Certainly in a raising awareness kind of way. One of the comments that stayed with me after the first Cwmwl Tystion tour was that schoolchildren should go and see it – that they’d learn about Welsh history if they came. So I’m hoping the audience might learn about Welsh riots, then go home and look into some of these events.
How do you best portray the complicated history of riots (especially in Wales, where the more notable ones strike me as ranging from heroic to appalling) without taking a definitive moral stance?
Riots and protest are complicated, and some are more well-known and revered than others in Wales. So I guess if we want to remember the Merthyr Rising, and Dic Penderyn, we also must remember the antisemitic riots in Tredegar in 1911 and the Cardiff Race Riots of 1919. I guess it’s more about raising awareness rather than taking a moral stance, and that age-old hip-hop saying of knowledge is power – you have to know where you’re from to know where you’re at.
There seems to be so little historical awareness of past events in the current climate. The relentless glorification of Winston Churchill for example – are we, in Wales, aware of his role during the Tonypandy Riots in 1910? My grandfather certainly was, but I’m not so sure that my kids will be.
Are you planning to release music from these performances as an album, as with Witness?

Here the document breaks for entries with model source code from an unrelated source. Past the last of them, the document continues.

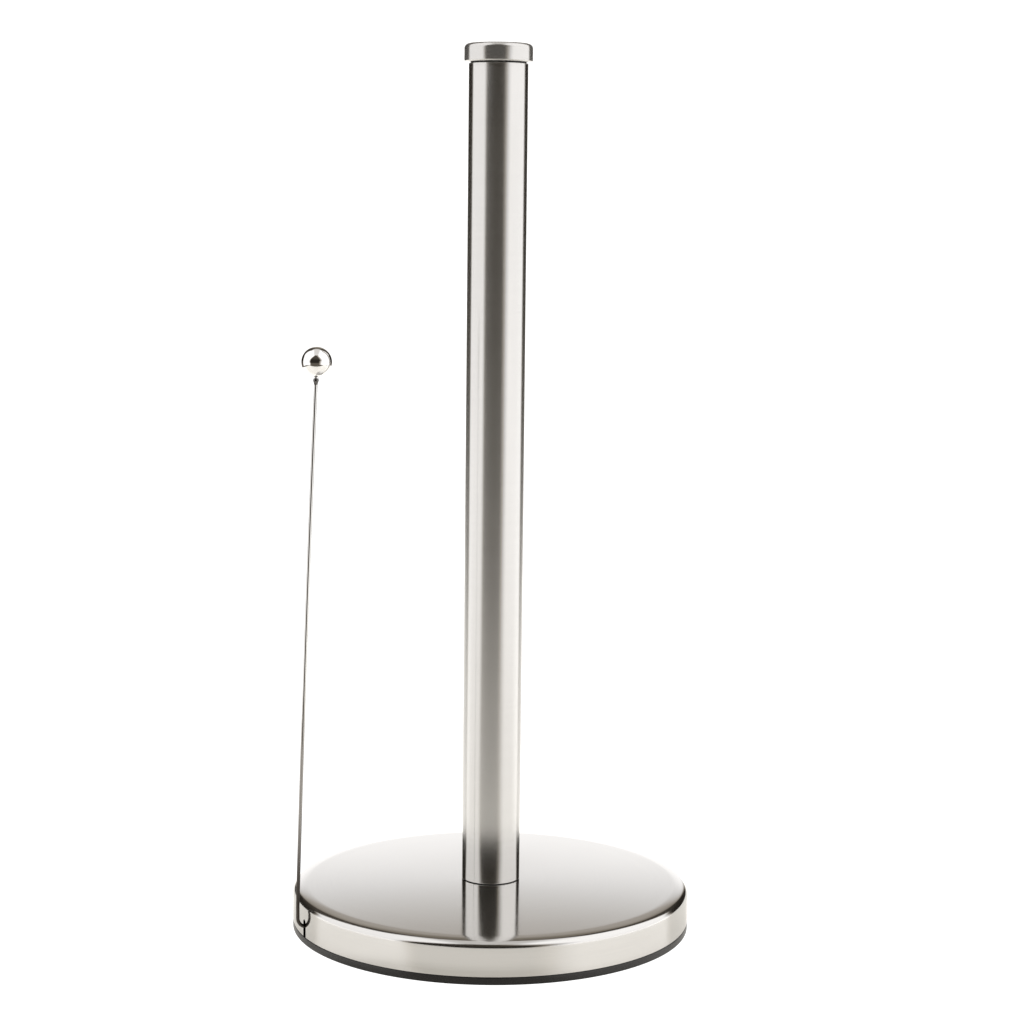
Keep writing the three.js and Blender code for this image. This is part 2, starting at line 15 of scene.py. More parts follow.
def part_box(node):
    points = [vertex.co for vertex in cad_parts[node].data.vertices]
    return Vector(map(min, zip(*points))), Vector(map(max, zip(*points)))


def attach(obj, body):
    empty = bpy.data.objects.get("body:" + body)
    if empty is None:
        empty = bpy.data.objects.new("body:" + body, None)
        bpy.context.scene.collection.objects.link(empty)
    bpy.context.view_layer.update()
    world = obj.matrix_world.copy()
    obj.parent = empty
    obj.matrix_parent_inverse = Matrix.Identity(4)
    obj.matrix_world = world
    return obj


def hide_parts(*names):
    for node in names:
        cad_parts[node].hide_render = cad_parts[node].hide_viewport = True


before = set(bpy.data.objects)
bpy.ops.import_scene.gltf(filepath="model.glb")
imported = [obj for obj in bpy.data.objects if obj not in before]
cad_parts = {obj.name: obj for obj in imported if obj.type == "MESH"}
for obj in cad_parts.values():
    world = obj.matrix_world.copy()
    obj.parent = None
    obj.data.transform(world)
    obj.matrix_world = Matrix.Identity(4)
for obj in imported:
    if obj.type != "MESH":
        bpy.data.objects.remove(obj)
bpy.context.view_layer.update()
scene = bpy.context.scene
MM = 0.001

# %% [markdown]
# ## Camera
#
# The stand is seen from a little above and about a metre away through a long lens, so the mast hardly
# tapers. The camera is turned by its own axes: where it looks, which way is right and which way is up.
# Writing the three axes into a matrix keeps the small roll that a hand-held camera has, which a
# track-to would lose.

# %% Place the camera
CAMERA_AT = Vector((0.0, -0.9929, 0.3075))
PITCH_DOWN = math.radians(7.366)
YAW_RIGHT = math.radians(0.435)
ROLL = math.radians(0.624)
LENS = 83.07


def look(pitch_down, yaw_right, roll):
    """A turn whose columns are the camera's right, its up and its back."""
    ahead = Vector((
        math.sin(yaw_right) * math.cos(pitch_down),
        math.cos(yaw_right) * math.cos(pitch_down),
        -math.sin(pitch_down),
    ))
    level = Vector((math.cos(yaw_right), -math.sin(yaw_right), 0.0))
    upright = level.cross(ahead)
    right = math.cos(roll) * level + math.sin(roll) * upright
    up = math.cos(roll) * upright - math.sin(roll) * level
    return Matrix((right, up, -ahead)).transposed()


lens = bpy.data.cameras.new("camera")
lens.lens = LENS
lens.sensor_width = 36.0
lens.dof.use_dof = False
camera = bpy.data.objects.new("camera", lens)
camera.matrix_world = Matrix.Translation(CAMERA_AT) @ look(PITCH_DOWN, YAW_RIGHT, ROLL).to_4x4()
scene.collection.objects.link(camera)
scene.camera = camera
print("camera is", round(CAMERA_AT.length, 3), "m from the foot of the mast")

# %% [markdown]
# ## Shader sums as Python sums
#
# Patterns such as brushing are sums of noises and distances. Wiring each Math node by hand hides the
# sum, so one small class wraps a socket and turns +, -, * and / into Math nodes. Every other node comes
# from `node`, which takes its type, its settings and what goes into its inputs.

# %% Wrap a socket
class Wire:
    """The output of one node, with arithmetic."""

    def __init__(self, tree, socket):
        self.tree = tree
        self.socket = socket

    def math(self, operation, *others):
        """A Math node whose first value is this one."""
        return node(self.tree, "ShaderNodeMath", dict(operation=operation), self, *others)

    def __add__(self, other):
        return self.math("ADD", other)

    __radd__ = __add__

    def __sub__(self, other):
        return self.math("SUBTRACT", other)

    def __rsub__(self, other):
        return (self * -1.0) + other

    def __mul__(self, other):
        return self.math("MULTIPLY", other)

    __rmul__ = __mul__

    def __truediv__(self, other):
        return self.math("DIVIDE", other)

    def __neg__(self):
        return self * -1.0

    def __abs__(self):
        return self.math("ABSOLUTE")

    def rise(self, low, high):
        """0 below low and 1 above high, with a smooth step between them."""
        settings = dict(interpolation_type="SMOOTHSTEP")
        return node(self.tree, "ShaderNodeMapRange", settings, self, low, high, 0.0, 1.0)


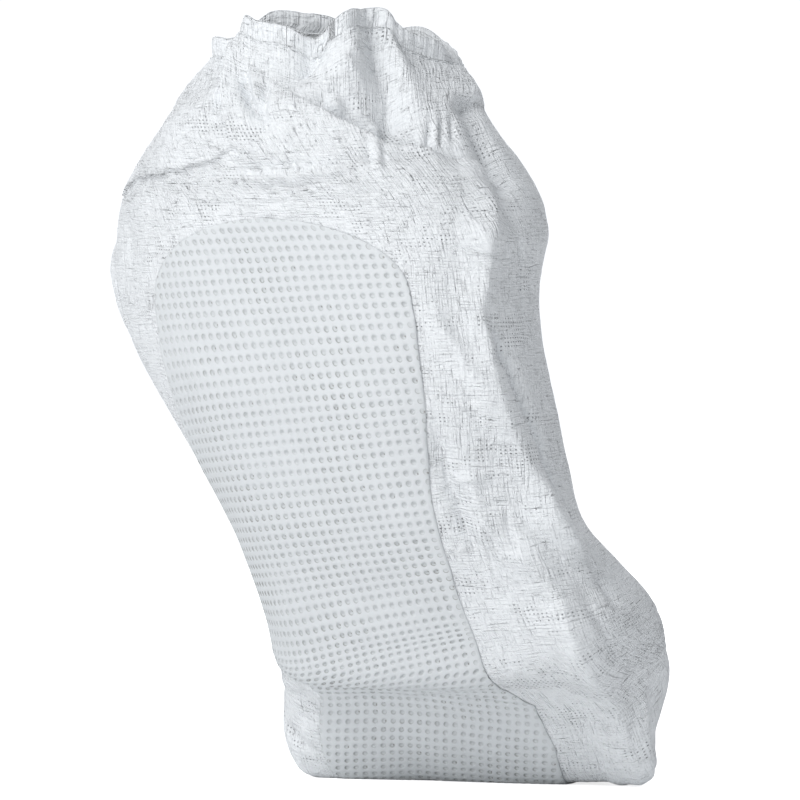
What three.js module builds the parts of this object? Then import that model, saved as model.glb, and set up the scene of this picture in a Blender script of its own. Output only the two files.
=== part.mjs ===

Yes, if we’re all happy with the results – I hope to record two performances and hopefully, we can give a good representation of a ‘live’ concert.
Is there going to be a third Cwmwl Tystion suite/tour?
Well, why not? I didn’t intend to start thinking like this, but I get the feeling that it’s a concept that could continue. But at the moment I have enough to think about with this current tour, and of course, I want to enjoy performing with these great musicians first, before I start thinking about anything else!
Cwmwl Tystion tours to Aberystwyth Arts Centre (Wed 24 Nov), Royal Welsh College Of Music & Drama, Cardiff (Thurs 25), Theatr Soar in Merthyr Tydfil (Fri 26), Pontio in Bangor (Tue 30), The Lost Arc in Rhayader (Wed 1 Dec) and Taliesin Arts Centre, Swansea (Thurs 2 Dec), plus London’s Café Oto right in the middle.